Excerpt (1-1/2 minutes) from tape T1 in Collection 139, oral history interview with niece Frances Rader Longino recorded by Bob Shuster on September 11, 1980.

SHUSTER: Was Paul Rader a well known figure around Chicago?

LONGINO: Very, yes. Even people that didn't attend the Tabernacle knew about him. And I can remember when I was in school (I was in an...a little Episcopalion school, private school)...and when I ...when I entered the two sisters there were...they were quite impressed, you know, that they had a niece of Paul Rader or that they had somebody with that name. And I asked if they knew them. "Oh yes, we know a lot about him," they said. "We don't go to his church, of course." [laughs]. But he was very well known. I...I found people in my Army ministry before I married that remembered hearing him, especially on...on that Back Home Hour. There...there is another pastor, he's in the charismatic movement, Ern Baxter, was a pastor up in Canada.
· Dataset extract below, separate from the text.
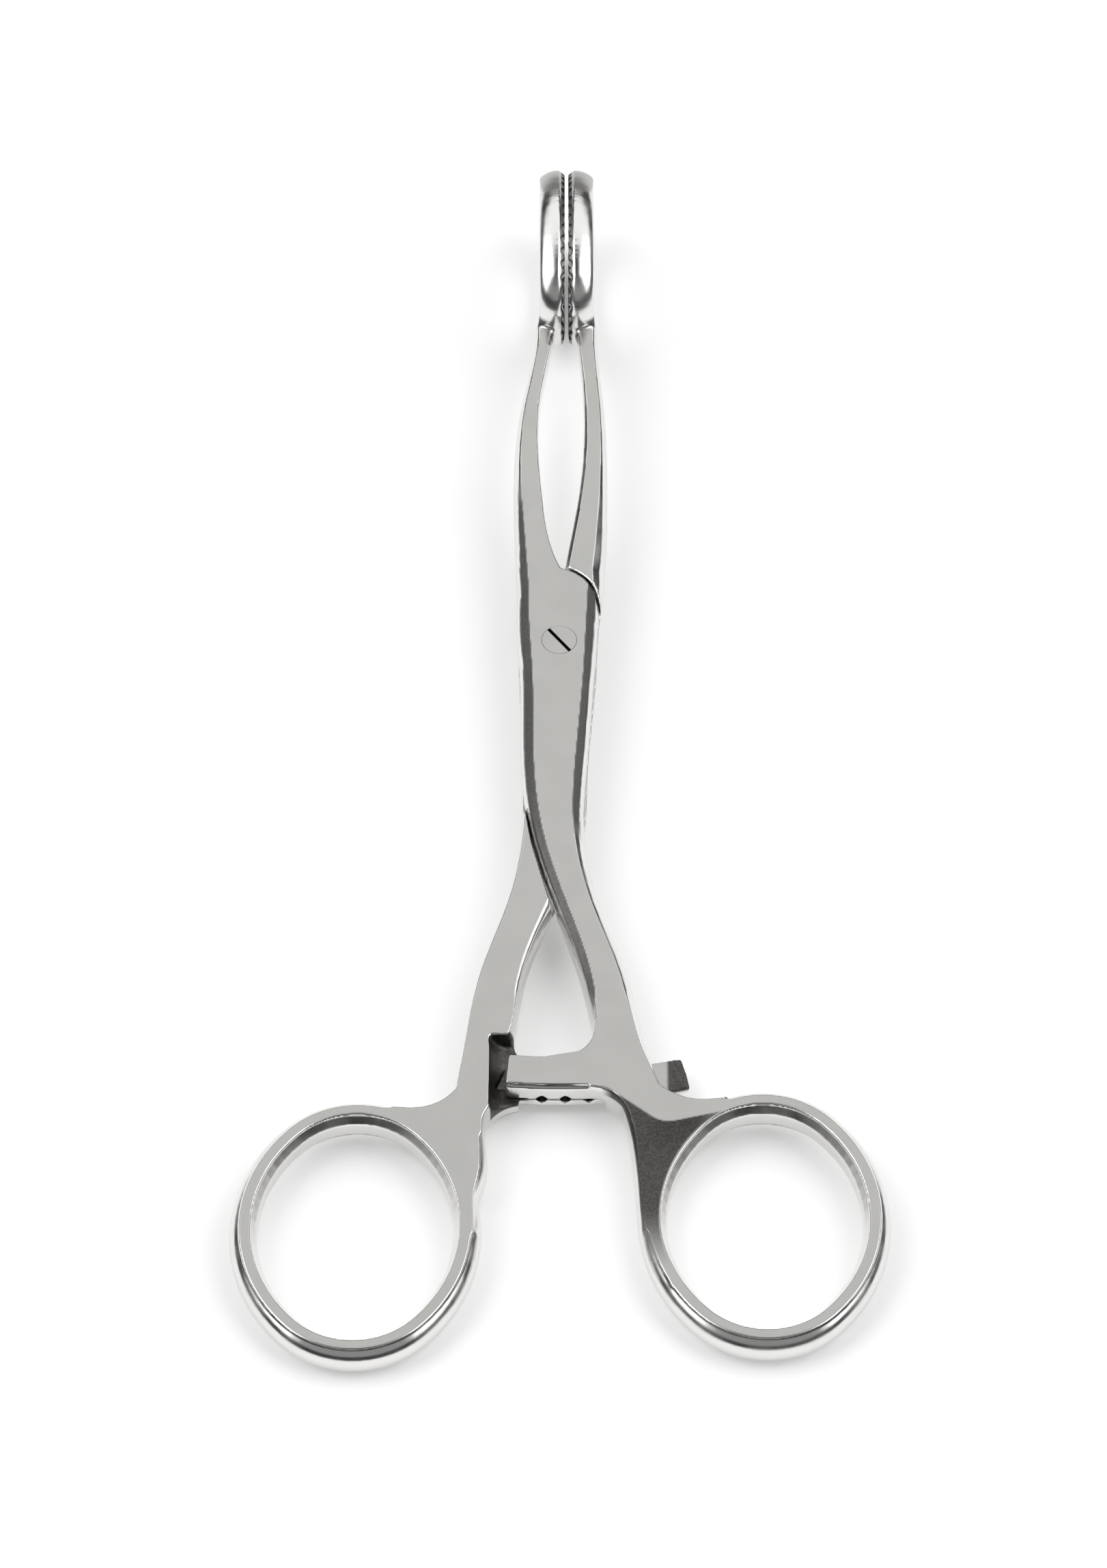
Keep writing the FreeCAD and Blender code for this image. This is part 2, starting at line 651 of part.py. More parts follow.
def make_fills(half):
    """The web between handle and ring, and the rounded corners on both sides of the arm's root."""
    slack = SIZES["fill_inset"]
    web_half = SIZES["ring_half_thick"] - slack
    stack = SIZES["arm_half_stack"] - slack
    split = SIZES["arm_split"]
    fork = (split, stack) if half == "upper" else (-stack, split - SIZES["arm_tip_gap"])
    levels = {"web": (-web_half, web_half), "heel": (-web_half, web_half), "fork": fork}
    fills = []
    for name, (low, high) in levels.items():
        corners, on_arc = FILLS[f"{half}_{name}"]
        points = [(cell(f"{half}_{name}_{n}_x"), cell(f"{half}_{name}_{n}_y")) for n in range(len(corners))]
        outline = closed_sketch(f"{half}_{name}_outline", Placement(Vector(), FLAT), points, {0: on_arc})
        bind(outline, {"Placement.Base.z": as_rule(low)})
        fills.append(extrusion(f"{half}_{name}", outline, Vector(0, 0, 1), as_rule(high - low)))
    return fills


def arm_slot(half):
    """Room in a handle for the other half's arm."""
    gap = SIZES["arm_slot_gap"]
    split = SIZES["arm_split"]
    inner = cell("arm_inner_radius") - gap
    outer = cell("arm_outer_radius") + gap
    if half == "upper":
        left = -SIZES["slot_reach_left"]
        right = SIZES["slot_reach_right"]
        return annulus("upper_arm_slot", inner, outer, left, right, -SIZES["slot_deep"], split)
    floor = split - SIZES["arm_tip_gap"]
    run = SIZES["step_far_y"] - SIZES["step_near_y"]
    centre = Vector(SIZES["step_centre_x"], SIZES["step_near_y"], floor + SIZES["step_radius"])
    scoop = cylinder("lower_step_scoop", cell("step_radius"), centre, Vector(0, 1, 0), as_rule(run))
    clear = doc.addObject("Part::Box", "lower_step_clear")
    bind(clear, {"Length": as_rule(FAR), "Width": as_rule(run), "Height": as_rule(FAR)})
    clear.Placement = Placement(Vector(SIZES["step_centre_x"], SIZES["step_near_y"], floor), FLAT)
    return fuse("lower_arm_slot", [scoop, clear])


# ---------------------------------------------------------------------------------------------
# Halves
# ---------------------------------------------------------------------------------------------
def make_half(half, side):
    """One forging. side is -1 for the upper half, with the left jaw, and +1 for the lower half."""
    shank, handle = make_bars(half)
    pocket = pocket_tool(half, side)
    shank = cut(f"{half}_shank_lapped", shank, pocket)
    plate = cut(f"{half}_plate", handle, corner_tool(half, side))
    plate = cut(f"{half}_plate_lapped", plate, pocket)
    for number, bore in enumerate(screw_bore(half)):
        plate = cut(f"{half}_plate_bored_{number}", plate, bore)
    foot = join(f"{half}_foot", [plate] + make_fills(half))
    foot = cut(f"{half}_foot_slotted", foot, arm_slot(half))
    return join(f"{half}_half", [foot, make_ring(half), make_arm(half), shank, make_jaw(half, side)])


fill_sheet()
upper = make_half("upper", -1)
lower = make_half("lower", 1)
screw = make_screw()
doc.recompute()
parts = [upper, lower, screw]

for item in doc.Objects:
    if "Invalid" in item.State or "Error" in item.State:
        raise RuntimeError(f"{item.Name} failed: {item.State}")


def lowest(shapes, beyond):
    """The lowest point of some shapes, on the jaw side or on the ring side of the screw."""
    points = [point for shape in shapes for point in shape.tessellate(FINENESS)[0]]
    return min((point for point in points if point.y * beyond > 0), key=lambda point: point.z)


def resting_place(shapes):
    """The tilt and lift that lay the forceps on its jaw loops and its finger rings."""
    tilt = Placement()
    for _ in range(SETTLINGS):
        moved = [shape.copy() for shape in shapes]
        for shape in moved:
            shape.Placement = tilt
        jaw = lowest(moved, 1)
        ring = lowest(moved, -1)
        correction = math.degrees(math.atan2(ring.z - jaw.z, jaw.y - ring.y))
        tilt = Placement(Vector(), Rotation(Vector(1, 0, 0), correction)).multiply(tilt)
    return tilt


tilt = resting_place([part.Shape for part in parts])
for part in parts:
    part.Placement = tilt
points = [point for part in parts for point in part.Shape.tessellate(FINENESS)[0]]
middle_x = (min(point.x for point in points) + max(point.x for point in points)) / 2
middle_y = (min(point.y for point in points) + max(point.y for point in points)) / 2
floor = min(point.z for point in points)
rest = Placement(Vector(-middle_x, -middle_y, -floor), FLAT).multiply(tilt)

os.makedirs("parts", exist_ok=True)
for part, label in ((upper, "upper_half"), (lower, "lower_half"), (screw, "pivot_screw")):
    part.Label = label
    part.Placement = rest
    shape = part.Shape
    if shape.isNull() or not shape.isValid():
        raise RuntimeError(f"{label} has no valid shape")
    shape.exportStep(f"parts/{label}.step")
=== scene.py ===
import json
import math

import bmesh
import bpy
import numpy as np
from mathutils import Matrix, Vector


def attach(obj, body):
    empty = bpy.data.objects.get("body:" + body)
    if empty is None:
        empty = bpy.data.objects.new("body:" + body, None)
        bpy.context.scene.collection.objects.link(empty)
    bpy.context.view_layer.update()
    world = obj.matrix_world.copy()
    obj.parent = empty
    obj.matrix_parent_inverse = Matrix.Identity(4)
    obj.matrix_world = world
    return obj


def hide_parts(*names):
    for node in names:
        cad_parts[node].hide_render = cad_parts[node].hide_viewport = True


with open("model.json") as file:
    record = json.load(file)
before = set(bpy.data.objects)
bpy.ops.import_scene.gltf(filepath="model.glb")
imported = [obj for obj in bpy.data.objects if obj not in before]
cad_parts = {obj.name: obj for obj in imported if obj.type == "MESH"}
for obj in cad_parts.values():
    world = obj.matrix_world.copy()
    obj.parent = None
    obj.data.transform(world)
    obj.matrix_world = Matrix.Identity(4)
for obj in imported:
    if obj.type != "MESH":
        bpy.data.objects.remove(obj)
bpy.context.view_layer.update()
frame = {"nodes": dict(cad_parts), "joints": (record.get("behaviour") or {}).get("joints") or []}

# ---------------------------------------------------------------------------------------------
# The forceps' own frame: the screw's axis is UP, ALONG points to the jaws, and ACROSS is the scene's X.
# Shapes are worked on in this frame, as X, Y and Z in millimetres from the pivot, and MM turns them into
# the scene's metres. A band, (low, high), is where a smooth step rises from 0 to 1.
# ---------------------------------------------------------------------------------------------
MM = 0.001
HINGE = frame["joints"][0]
PIVOT = Vector(HINGE["pos_m"])
UP = Vector(HINGE["axis"]).normalized()
ACROSS = Vector((1, 0, 0))
ALONG = UP.cross(ACROSS)
AXES = np.array([ACROSS, ALONG, UP])

# The camera looks at a point between the joint and the rings, from this angle above the forceps' plane. Its
# distance is in millimetres, and its clipping is in metres.
CAMERA_TARGET = Vector((-0.67, -19.66, 0.0))
CAMERA_ELEVATION = math.radians(53.2)
CAMERA_DISTANCE = 720.0
CAMERA_LENS = 141.65
CAMERA_SENSOR = 36.0
CAMERA_CLIP = (0.01, 50)

# The floor: half its side in metres, its white, and how much it glows
FLOOR_REACH = 6.0
FLOOR_COLOUR = (0.93, 0.93, 0.93, 1)
FLOOR_GLOW = 0.22

# The studio: how bright each part of it shines, and how bright the camera sees it past the floor
BACK_GLOW = 1.12
SIDE_GLOW = 2.60
FRONT_GLOW = 0.30
OVERHEAD_GLOW = 0.06
HORIZON_GLOW = 0.03
SEEN_GLOW = 1.0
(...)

He's an Australian. But he had a church in Can...Canada. And he would close the service a little early if possible, you know, and they had the radio fixed up in the back room. amd that whole church would go back there and listen to the Back Home Hour. So it was a very popular program. All through the middle of the country especially we found people that knew him and felt like they were personally acquainted because of that program.